Wal-Mart has proposed opening six stores in the capital, which were forecast to employ 1,800 people. Had the bill passed, Washington would have become the first city to require big-box retailers to pay higher wages than other businesses.

"The bill is a job killer, because nearly every large retailer now considering opening a store in the District has indicated that they will not come here or expand here if this bill becomes law," Gray, a Democrat, said in a statement.

Hit by federal budget cuts, the District of Columbia's jobless rate rose to 8.6 percent in July, a percentage point above the U.S. average.

Gray's veto was praised by Wal-Mart, as well as the National Retail Federation and the Greater Washington Board of Trade.

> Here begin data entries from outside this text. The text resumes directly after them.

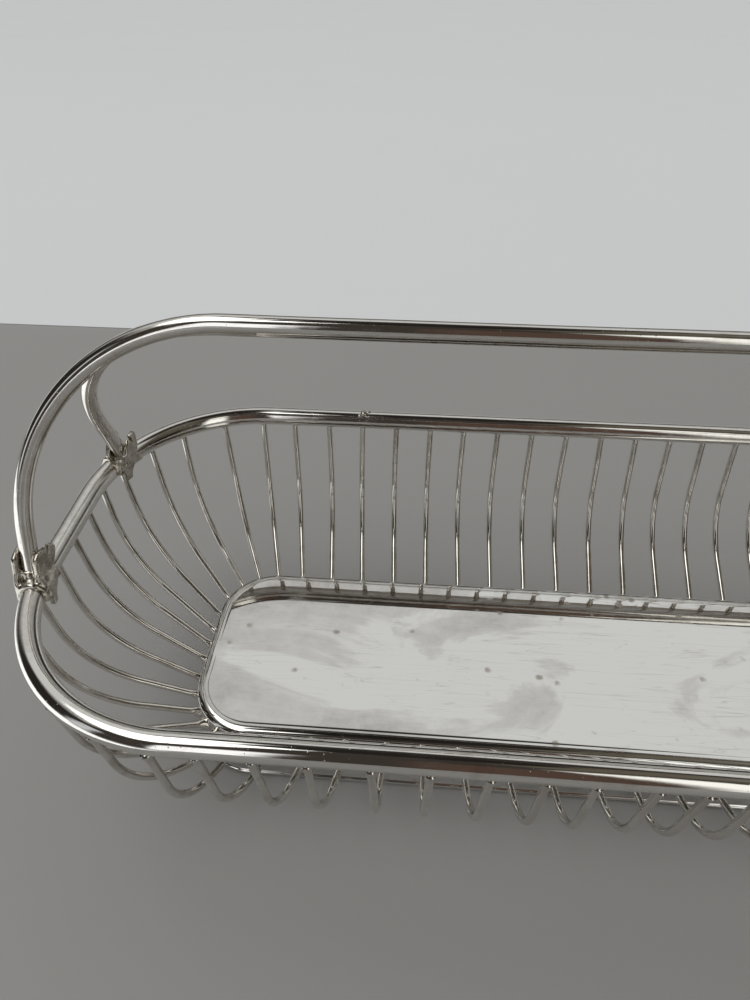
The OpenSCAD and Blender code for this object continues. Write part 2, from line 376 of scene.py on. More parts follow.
def plated_tube(name, colour, tarnish_and_shade, amount, under, rough_lo, rough_hi, wave, rubbed_and_outer_shade=False):
    """Polished silver plate on a tube or wire; UV runs along and round it."""
    n = Nodes(name)
    obj = n.space("Object")
    broad = n.noise(obj, 42.0, detail=5.0, rough=0.6, distort=0.4)
    fine = n.noise(obj, 420.0, detail=4.0, rough=0.65)
    darkening = n.math("ADD", n.math("MULTIPLY", broad, 0.7), n.math("MULTIPLY", fine, 0.3))
    darkening = n.ramp(darkening, (0.50, 0.0), (0.72, amount))
    # painted shade: a dull brown colour on the downward faces, darkest under the tube
    geo = n.add("ShaderNodeNewGeometry")
    facing = n.add("ShaderNodeSeparateXYZ")
    n.link(geo.outputs["Normal"], facing.inputs[0])
    painted_under_shade = n.math("ADD", facing.outputs["Z"], n.remap(broad, 0.3, 0.7, -0.22, 0.22))
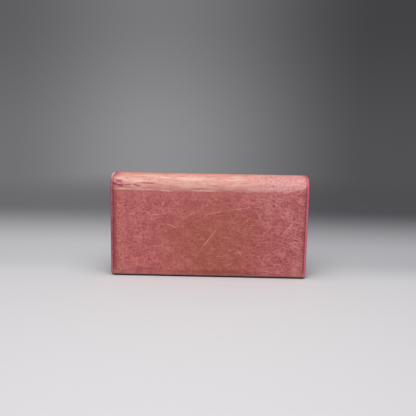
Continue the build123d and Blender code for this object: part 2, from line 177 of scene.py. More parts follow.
class Cut:
    """The outline of a cut sheet, with rounded corners. An open end carries on into another sheet."""

    def __init__(self, width, low, high, low_corner=0.0, high_corner=0.0, open_low=False, open_high=False,
                 drawn_in=None):
        self.width, self.low, self.high = width, low, high
        self.low_corner, self.high_corner = low_corner, high_corner
        self.open_low, self.open_high = open_low, open_high
        self.drawn_in = drawn_in or (lambda v: 0 * v)

    def ends(self, inset):
        """The lowest and highest v of the outline drawn in by inset."""
        return self.low + inset * (not self.open_low), self.high - inset * (not self.open_high)

    def half(self, v, inset=0.0):
        """Half the width at v."""
        start, end = self.ends(inset)
        low_corner = max(self.low_corner - inset, 0)
        high_corner = max(self.high_corner - inset, 0)
        below = np.clip(start + low_corner - v, 0, low_corner)
        above = np.clip(v - end + high_corner, 0, high_corner)
        half = self.width / 2 - self.drawn_in(v) - inset - low_corner + np.sqrt(low_corner**2 - below**2)
        return half - high_corner + np.sqrt(high_corner**2 - above**2)

    def margin(self, u, v):
        """How far a point inside lies from the outline, leaving out the open ends."""
        side = self.half(v) - abs(u)
        below = np.inf if self.open_low else v - self.low
        above = np.inf if self.open_high else self.high - v
        return np.minimum(side, np.minimum(below, above))

    def rows(self, inset, step, fine=()):
        """Values of v from end to end, close together in the corners and in the fine stretches."""
        start, end = self.ends(inset)
        arc = 1 - np.cos(np.linspace(0, math.pi / 2, 9))
        bottom = start + arc * max(self.low_corner - inset, 0)
        top = end - arc * max(self.high_corner - inset, 0)
        values = np.concatenate([bottom, paced(bottom.max(), top.min(), step, fine), top])
        values = np.sort(values)
        return values[np.concatenate([[True], np.diff(values) > 1e-7])]

    def loop(self, inset, step, fine=()):
        """Points (u, v) along the closed edges, anticlockwise."""
        v = self.rows(inset, step, fine)
        half = self.half(v, inset)
        left = np.stack([-half, v], -1)
        right = np.stack([half, v], -1)
        if self.open_high:
            return np.concatenate([left[::-1], right])
        if self.open_low:
            return np.concatenate([right, left[::-1]])
        return np.concatenate([left[::-1], right, left[-1:]])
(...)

"Now that this discriminatory legislation is behind us, we will move forward on our first stores in our nation's capital," Wal-Mart said in a statement.

OVERRIDE ATTEMPT AHEAD

Backers of the bill will try to override Gray's veto in a council hearing on Tuesday, said Denise Tolliver, chief of staff for Council President Phil Mendelson, who had supported it.

The measure had passed the council in an 8-5 vote. Nine votes are needed to override a veto.

"We're not sure whether we have the votes for an override but the chairman will be working on it between now and then," Tolliver said in an email.

Proponents said the measure would have been a positive for the city.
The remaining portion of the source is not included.